Directive →
Set down, please, exactly the lines below that run from the line with "Turn this picture" to the line with "nose_radius_at_root = 0.03", both lines included.

====== Dataset entries ======

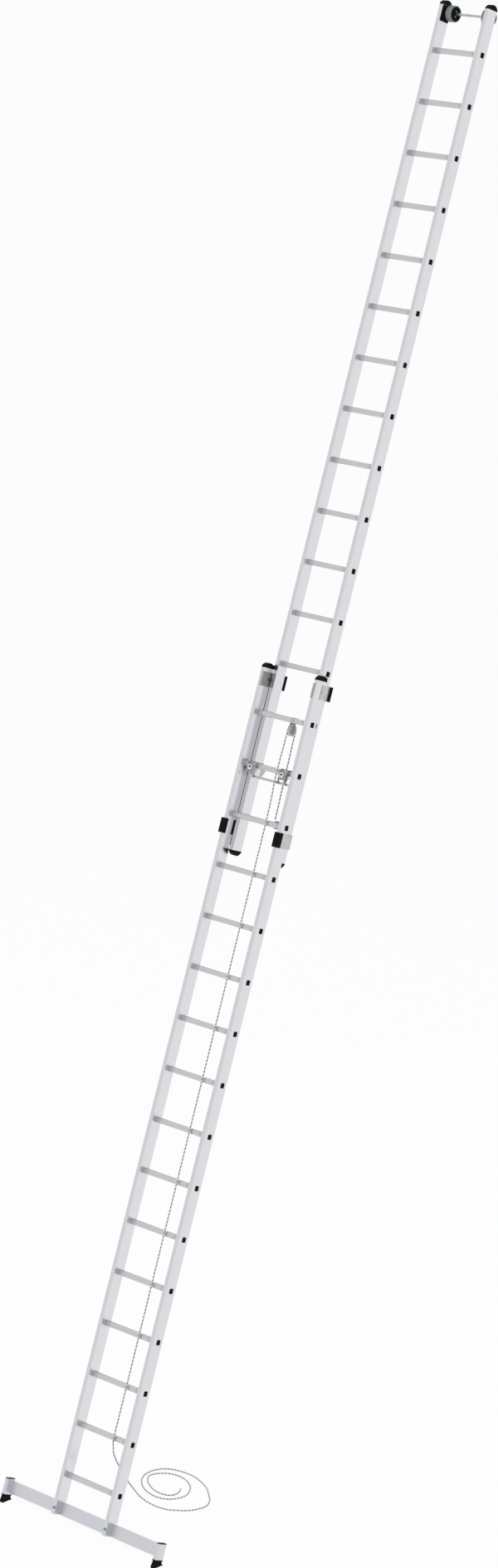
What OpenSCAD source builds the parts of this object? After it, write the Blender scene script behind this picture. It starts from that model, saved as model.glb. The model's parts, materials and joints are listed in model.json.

======
====== Dataset entries ======

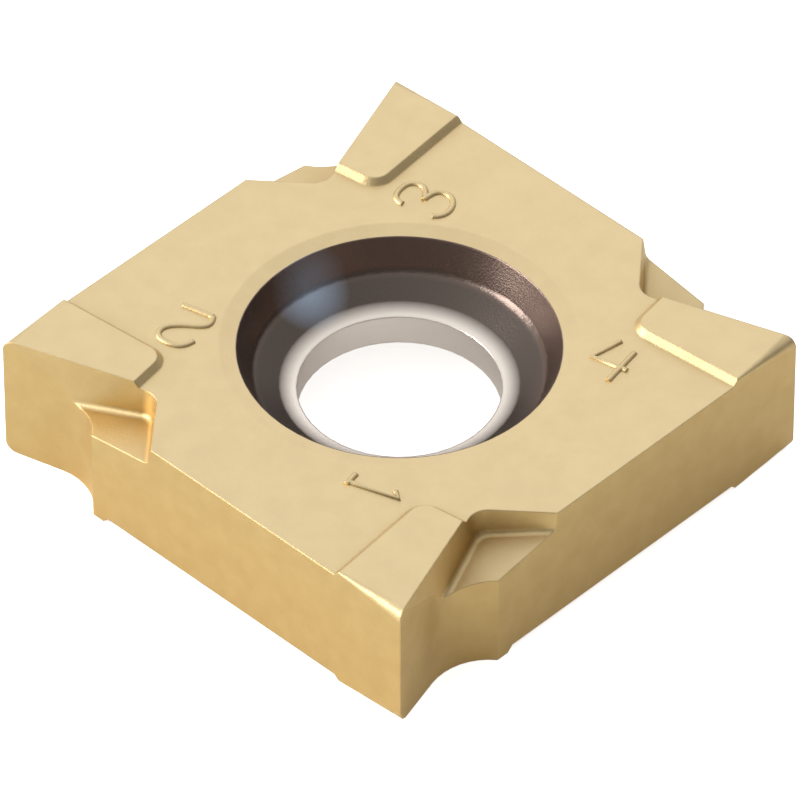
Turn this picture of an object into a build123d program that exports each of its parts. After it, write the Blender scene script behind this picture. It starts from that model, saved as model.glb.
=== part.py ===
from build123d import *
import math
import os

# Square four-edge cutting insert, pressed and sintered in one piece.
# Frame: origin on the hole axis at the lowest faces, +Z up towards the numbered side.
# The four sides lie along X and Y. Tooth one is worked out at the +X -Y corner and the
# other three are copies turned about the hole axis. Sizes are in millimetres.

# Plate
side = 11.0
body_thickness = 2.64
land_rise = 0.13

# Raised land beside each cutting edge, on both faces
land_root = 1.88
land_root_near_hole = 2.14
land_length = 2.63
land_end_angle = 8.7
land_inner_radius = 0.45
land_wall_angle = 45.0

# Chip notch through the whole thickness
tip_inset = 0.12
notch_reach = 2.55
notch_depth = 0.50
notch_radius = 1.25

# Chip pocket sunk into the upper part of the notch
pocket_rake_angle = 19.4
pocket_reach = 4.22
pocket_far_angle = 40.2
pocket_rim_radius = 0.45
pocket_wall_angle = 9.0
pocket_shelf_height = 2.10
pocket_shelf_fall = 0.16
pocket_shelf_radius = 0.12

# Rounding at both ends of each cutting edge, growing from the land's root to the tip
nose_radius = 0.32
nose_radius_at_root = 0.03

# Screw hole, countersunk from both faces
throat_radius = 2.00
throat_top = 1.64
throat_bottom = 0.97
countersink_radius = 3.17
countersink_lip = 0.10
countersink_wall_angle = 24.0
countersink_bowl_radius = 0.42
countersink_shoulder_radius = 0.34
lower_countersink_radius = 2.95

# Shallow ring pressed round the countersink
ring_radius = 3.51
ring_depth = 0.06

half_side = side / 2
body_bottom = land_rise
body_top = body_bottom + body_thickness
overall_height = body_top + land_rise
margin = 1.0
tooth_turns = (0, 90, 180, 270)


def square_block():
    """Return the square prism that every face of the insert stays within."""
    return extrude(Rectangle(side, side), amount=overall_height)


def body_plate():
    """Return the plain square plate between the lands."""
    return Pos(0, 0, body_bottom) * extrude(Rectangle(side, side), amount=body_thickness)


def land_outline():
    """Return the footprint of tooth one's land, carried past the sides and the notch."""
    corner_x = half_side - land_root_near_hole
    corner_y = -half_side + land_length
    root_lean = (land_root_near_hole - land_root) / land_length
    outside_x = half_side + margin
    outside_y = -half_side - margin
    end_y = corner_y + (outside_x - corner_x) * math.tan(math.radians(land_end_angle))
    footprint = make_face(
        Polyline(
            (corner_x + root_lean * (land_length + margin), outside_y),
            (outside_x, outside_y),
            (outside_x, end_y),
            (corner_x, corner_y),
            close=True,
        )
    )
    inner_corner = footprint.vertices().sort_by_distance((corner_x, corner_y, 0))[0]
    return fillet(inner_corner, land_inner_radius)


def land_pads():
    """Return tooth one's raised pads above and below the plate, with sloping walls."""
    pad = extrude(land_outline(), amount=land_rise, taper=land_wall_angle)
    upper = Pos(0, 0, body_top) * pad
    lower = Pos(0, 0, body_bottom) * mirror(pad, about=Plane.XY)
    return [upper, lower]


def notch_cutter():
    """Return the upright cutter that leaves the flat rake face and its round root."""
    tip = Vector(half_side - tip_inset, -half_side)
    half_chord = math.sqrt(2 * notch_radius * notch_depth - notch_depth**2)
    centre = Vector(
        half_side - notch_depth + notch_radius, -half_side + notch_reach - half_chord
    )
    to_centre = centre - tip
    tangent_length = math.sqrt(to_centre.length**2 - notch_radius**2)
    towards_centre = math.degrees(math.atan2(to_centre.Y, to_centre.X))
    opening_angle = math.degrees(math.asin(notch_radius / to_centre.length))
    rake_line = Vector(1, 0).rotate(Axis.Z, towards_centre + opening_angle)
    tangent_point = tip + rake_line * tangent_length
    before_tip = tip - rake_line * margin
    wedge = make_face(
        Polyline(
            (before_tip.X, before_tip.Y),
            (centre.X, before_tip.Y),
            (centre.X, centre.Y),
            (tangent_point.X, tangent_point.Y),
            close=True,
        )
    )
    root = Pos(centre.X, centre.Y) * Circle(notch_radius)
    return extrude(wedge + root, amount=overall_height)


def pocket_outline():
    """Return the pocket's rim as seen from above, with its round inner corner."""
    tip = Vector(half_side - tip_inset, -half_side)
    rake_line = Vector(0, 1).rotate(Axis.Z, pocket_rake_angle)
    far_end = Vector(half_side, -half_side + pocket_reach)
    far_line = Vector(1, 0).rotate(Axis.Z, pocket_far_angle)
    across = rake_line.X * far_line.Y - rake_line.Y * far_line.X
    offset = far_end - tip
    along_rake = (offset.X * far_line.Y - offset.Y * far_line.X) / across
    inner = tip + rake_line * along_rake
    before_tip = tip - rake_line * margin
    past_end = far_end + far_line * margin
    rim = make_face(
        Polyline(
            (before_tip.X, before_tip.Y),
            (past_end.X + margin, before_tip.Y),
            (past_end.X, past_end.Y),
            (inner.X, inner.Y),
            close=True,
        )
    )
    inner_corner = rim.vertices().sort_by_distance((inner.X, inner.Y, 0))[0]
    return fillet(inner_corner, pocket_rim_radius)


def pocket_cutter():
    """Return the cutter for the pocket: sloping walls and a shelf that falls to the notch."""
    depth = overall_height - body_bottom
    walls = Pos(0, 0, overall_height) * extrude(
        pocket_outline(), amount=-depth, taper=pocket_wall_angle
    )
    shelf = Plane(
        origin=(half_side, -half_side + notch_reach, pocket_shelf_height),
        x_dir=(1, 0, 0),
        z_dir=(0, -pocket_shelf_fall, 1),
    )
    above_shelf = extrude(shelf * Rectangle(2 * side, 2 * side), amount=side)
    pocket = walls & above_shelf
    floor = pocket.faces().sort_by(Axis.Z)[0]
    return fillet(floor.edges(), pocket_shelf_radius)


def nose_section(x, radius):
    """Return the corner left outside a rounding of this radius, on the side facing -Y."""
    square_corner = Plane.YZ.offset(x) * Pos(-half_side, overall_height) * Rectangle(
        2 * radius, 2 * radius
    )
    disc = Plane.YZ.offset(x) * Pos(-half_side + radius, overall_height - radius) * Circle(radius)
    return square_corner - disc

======

Solution for this exercise →
Turn this picture of an object into a build123d program that exports each of its parts. After it, write the Blender scene script behind this picture. It starts from that model, saved as model.glb.
=== part.py ===
from build123d import *
import math
import os

# Square four-edge cutting insert, pressed and sintered in one piece.
# Frame: origin on the hole axis at the lowest faces, +Z up towards the numbered side.
# The four sides lie along X and Y. Tooth one is worked out at the +X -Y corner and the
# other three are copies turned about the hole axis. Sizes are in millimetres.

# Plate
side = 11.0
body_thickness = 2.64
land_rise = 0.13

# Raised land beside each cutting edge, on both faces
land_root = 1.88
land_root_near_hole = 2.14
land_length = 2.63
land_end_angle = 8.7
land_inner_radius = 0.45
land_wall_angle = 45.0

# Chip notch through the whole thickness
tip_inset = 0.12
notch_reach = 2.55
notch_depth = 0.50
notch_radius = 1.25

# Chip pocket sunk into the upper part of the notch
pocket_rake_angle = 19.4
pocket_reach = 4.22
pocket_far_angle = 40.2
pocket_rim_radius = 0.45
pocket_wall_angle = 9.0
pocket_shelf_height = 2.10
pocket_shelf_fall = 0.16
pocket_shelf_radius = 0.12

# Rounding at both ends of each cutting edge, growing from the land's root to the tip
nose_radius = 0.32
nose_radius_at_root = 0.03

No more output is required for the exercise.